Using Persistent Identifiers as Documentation

I recently attended an RDAP webinar about data sharing for physical samples. While the requirement to share this type of data is not universal, it is increasingly popping up in public access policies. Economically and scientifically, it makes sense to share samples, such as core samples taken from under a sea bed, that can cost thousands or tens of thousands of dollars to acquire. One of the things that struck me during this webinar was that the presenters were working as part of a larger team to build infrastructure for consistently identifying such samples using persistent identifiers (PIDs).

There is a larger movement in the research support ecosystem to create PID systems and to assign research products and components their own unique IDs.
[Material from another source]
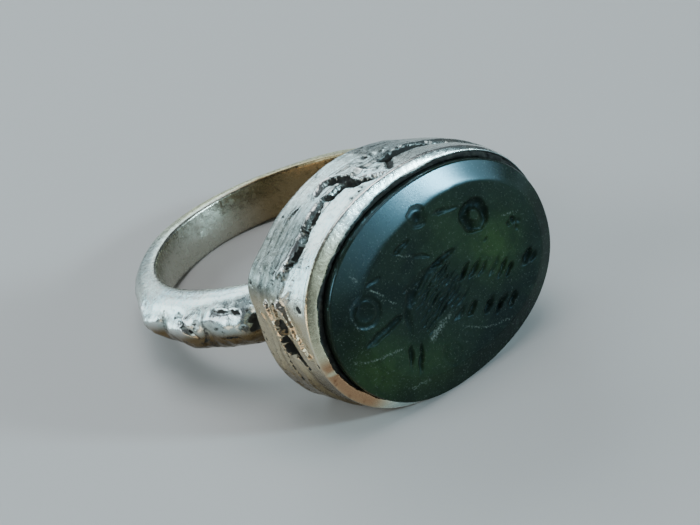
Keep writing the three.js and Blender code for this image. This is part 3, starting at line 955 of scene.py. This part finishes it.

In fact, an often overlooked part of the U.S. funding agencies’ push for public access (stemming from the Nelson memo) is that these agencies are required adopt persistent identifiers. As a researcher, you are probably familiar with DOI’s and ORCID’s, though PIDs extend beyond these two systems.

All of this has me thinking about how PIDs occupy an important niche in documentation for data sharing. PIDs are a form of documentation, because they link a unique identifier with a list of information (metadata) about a particular thing. When you share the identifier with someone, you are actually sharing a lot of information about that specific thing and helping to distinguish it from related items.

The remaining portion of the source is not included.